▶ _WRITTEN TASK_
Return verbatim all lines from the first one in the records to the line with "SEGMENTS = 72", both ends kept.
___ RECORDS SHOWN ___
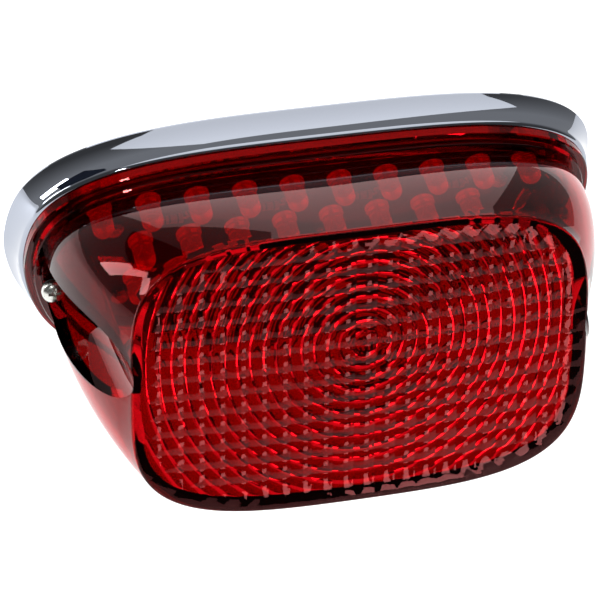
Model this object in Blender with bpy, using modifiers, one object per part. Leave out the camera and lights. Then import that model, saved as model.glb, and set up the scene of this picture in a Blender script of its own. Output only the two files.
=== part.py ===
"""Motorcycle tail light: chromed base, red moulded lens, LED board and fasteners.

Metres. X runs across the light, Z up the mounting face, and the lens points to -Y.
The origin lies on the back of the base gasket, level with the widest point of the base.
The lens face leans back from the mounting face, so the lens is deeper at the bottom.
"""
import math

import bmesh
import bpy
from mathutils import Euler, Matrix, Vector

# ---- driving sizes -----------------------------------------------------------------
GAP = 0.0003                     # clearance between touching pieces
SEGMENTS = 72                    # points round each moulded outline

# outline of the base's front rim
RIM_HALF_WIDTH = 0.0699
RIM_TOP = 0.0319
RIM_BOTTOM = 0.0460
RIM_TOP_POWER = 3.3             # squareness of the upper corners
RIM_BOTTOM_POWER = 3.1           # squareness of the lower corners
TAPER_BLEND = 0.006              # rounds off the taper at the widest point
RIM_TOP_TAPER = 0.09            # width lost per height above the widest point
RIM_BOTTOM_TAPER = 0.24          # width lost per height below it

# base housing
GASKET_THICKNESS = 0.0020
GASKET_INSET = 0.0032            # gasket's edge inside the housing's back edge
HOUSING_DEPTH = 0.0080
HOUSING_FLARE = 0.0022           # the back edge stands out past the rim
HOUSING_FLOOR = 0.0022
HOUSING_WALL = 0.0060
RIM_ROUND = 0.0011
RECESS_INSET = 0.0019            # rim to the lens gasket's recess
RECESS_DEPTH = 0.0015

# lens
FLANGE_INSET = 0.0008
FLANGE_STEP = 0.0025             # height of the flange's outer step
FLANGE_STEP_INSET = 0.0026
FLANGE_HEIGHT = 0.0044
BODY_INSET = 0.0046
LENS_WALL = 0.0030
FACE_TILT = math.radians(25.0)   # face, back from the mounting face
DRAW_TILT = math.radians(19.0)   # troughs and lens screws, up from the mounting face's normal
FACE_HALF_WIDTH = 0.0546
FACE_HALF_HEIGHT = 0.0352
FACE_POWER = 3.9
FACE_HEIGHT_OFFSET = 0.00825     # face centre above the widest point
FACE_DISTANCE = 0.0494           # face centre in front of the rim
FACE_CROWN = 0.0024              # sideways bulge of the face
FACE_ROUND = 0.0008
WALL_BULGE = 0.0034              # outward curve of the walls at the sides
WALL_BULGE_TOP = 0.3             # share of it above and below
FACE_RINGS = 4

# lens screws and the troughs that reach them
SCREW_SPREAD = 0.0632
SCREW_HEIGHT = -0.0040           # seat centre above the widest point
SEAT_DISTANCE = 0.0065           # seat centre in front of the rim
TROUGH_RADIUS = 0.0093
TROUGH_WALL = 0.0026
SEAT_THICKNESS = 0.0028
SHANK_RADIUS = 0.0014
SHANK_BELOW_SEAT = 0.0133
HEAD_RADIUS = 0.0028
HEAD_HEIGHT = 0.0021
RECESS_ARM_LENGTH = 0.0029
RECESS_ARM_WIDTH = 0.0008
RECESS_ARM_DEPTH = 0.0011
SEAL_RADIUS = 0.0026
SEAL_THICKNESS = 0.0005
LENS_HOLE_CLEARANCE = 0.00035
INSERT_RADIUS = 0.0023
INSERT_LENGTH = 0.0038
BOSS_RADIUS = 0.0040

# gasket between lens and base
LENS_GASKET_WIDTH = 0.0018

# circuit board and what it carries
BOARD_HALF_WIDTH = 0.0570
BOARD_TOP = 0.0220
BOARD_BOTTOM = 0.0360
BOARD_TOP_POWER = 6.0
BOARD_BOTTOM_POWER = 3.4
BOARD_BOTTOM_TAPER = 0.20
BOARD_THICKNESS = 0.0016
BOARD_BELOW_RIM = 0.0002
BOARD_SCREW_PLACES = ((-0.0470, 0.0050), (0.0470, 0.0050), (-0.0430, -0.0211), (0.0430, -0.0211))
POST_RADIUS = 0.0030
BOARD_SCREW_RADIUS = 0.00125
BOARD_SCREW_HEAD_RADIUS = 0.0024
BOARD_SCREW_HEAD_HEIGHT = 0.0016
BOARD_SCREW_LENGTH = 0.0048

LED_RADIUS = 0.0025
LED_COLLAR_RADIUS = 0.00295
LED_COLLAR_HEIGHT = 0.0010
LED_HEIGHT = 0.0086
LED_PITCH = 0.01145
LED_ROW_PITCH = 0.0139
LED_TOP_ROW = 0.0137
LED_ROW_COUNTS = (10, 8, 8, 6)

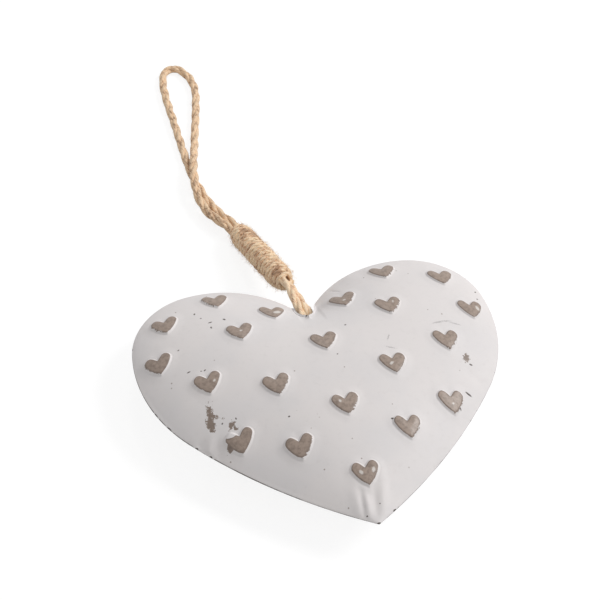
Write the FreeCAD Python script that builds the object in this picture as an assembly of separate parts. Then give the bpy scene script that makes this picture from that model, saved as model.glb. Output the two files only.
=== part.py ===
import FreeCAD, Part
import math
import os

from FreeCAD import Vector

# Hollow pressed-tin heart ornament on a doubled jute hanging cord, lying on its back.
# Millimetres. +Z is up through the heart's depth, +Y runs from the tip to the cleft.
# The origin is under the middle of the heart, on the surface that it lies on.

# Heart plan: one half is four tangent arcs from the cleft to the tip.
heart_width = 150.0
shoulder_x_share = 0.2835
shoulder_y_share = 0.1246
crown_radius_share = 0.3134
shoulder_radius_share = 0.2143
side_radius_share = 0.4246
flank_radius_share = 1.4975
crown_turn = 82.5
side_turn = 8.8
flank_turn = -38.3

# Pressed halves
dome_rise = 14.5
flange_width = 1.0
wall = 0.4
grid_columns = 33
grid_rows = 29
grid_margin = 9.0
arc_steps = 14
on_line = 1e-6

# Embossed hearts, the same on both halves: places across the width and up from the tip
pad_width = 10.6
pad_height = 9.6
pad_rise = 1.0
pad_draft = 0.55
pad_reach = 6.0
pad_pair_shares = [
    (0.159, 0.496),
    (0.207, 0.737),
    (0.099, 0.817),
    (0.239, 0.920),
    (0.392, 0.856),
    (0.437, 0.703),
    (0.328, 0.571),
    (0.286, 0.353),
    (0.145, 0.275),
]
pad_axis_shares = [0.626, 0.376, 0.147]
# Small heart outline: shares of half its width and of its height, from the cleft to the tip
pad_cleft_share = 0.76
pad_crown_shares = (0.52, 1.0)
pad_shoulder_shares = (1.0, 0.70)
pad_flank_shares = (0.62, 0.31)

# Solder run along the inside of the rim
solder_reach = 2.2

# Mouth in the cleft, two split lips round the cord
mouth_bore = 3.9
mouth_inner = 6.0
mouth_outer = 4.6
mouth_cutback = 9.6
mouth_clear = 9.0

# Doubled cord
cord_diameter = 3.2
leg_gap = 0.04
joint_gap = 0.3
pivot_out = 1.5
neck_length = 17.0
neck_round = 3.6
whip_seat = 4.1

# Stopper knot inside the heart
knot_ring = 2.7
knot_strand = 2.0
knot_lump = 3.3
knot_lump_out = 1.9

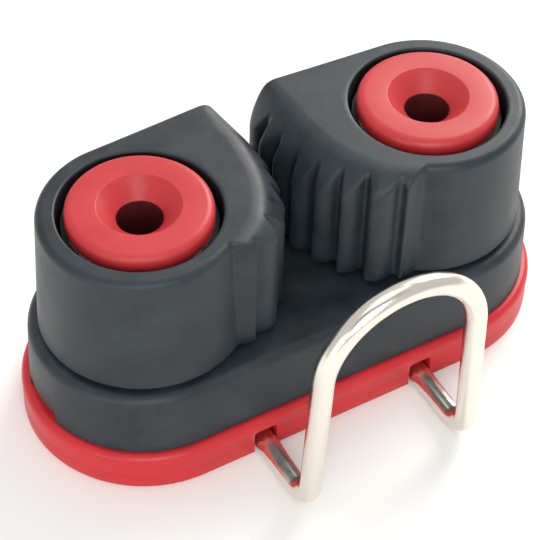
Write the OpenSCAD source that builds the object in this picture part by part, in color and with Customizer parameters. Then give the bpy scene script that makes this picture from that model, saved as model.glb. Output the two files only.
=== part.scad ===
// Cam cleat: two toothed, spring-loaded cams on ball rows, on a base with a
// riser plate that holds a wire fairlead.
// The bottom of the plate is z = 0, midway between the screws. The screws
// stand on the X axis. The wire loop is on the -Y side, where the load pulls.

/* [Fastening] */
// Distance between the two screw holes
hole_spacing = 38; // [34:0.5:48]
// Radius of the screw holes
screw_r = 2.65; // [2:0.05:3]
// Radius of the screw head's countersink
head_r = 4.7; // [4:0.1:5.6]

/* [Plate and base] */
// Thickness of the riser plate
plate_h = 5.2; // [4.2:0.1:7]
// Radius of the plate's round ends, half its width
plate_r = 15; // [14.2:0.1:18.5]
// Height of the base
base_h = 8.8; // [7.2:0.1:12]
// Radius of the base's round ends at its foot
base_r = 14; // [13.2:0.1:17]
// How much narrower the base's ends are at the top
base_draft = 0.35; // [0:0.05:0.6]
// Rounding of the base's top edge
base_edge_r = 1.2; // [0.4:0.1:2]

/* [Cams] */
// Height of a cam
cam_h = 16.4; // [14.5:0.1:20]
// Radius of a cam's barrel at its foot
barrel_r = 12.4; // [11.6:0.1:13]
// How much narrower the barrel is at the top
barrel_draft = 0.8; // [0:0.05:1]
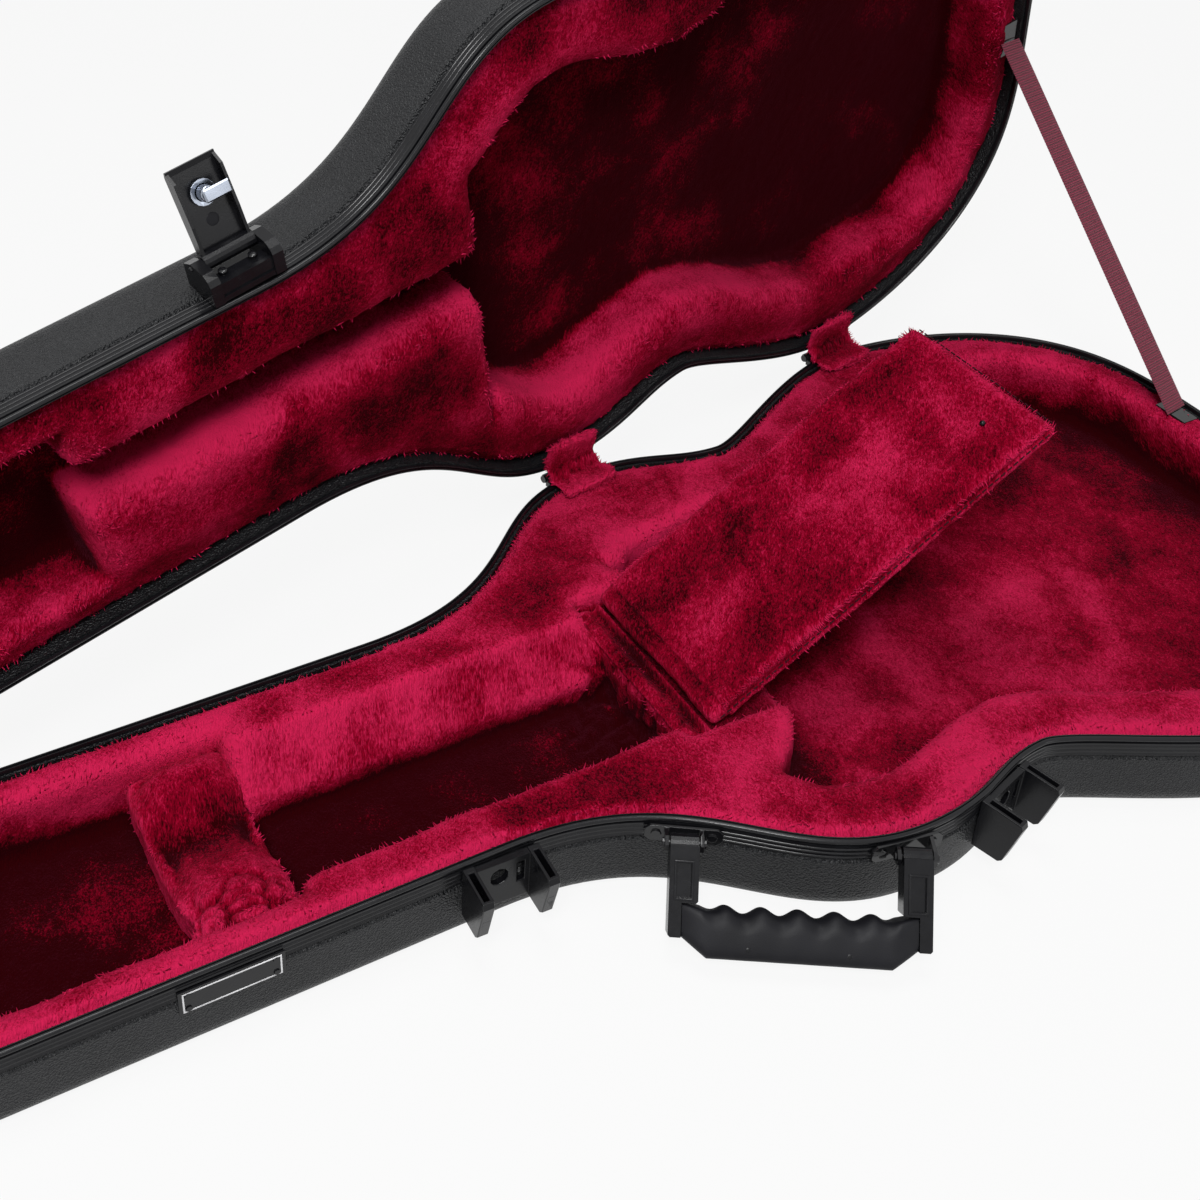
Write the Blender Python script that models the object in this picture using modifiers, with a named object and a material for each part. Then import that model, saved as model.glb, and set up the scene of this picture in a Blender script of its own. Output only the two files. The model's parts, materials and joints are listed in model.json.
___
▶ _EXERCISE ANSWER_
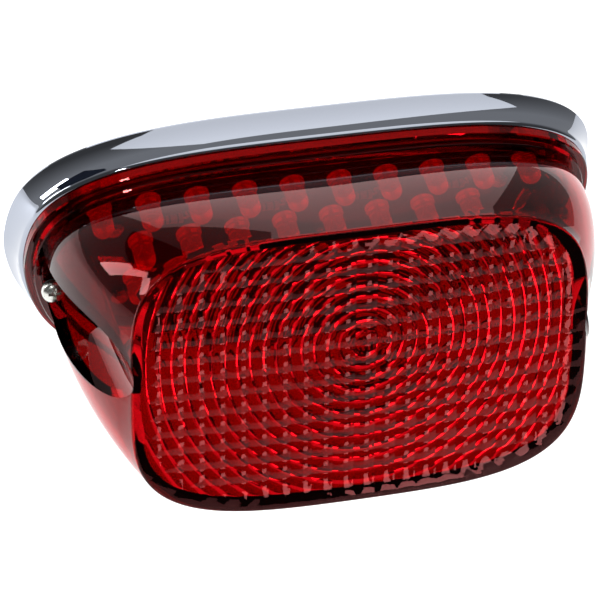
Model this object in Blender with bpy, using modifiers, one object per part. Leave out the camera and lights. Then import that model, saved as model.glb, and set up the scene of this picture in a Blender script of its own. Output only the two files.
=== part.py ===
"""Motorcycle tail light: chromed base, red moulded lens, LED board and fasteners.

Metres. X runs across the light, Z up the mounting face, and the lens points to -Y.
The origin lies on the back of the base gasket, level with the widest point of the base.
The lens face leans back from the mounting face, so the lens is deeper at the bottom.
"""
import math

import bmesh
import bpy
from mathutils import Euler, Matrix, Vector

# ---- driving sizes -----------------------------------------------------------------
GAP = 0.0003                     # clearance between touching pieces
SEGMENTS = 72                    # points round each moulded outline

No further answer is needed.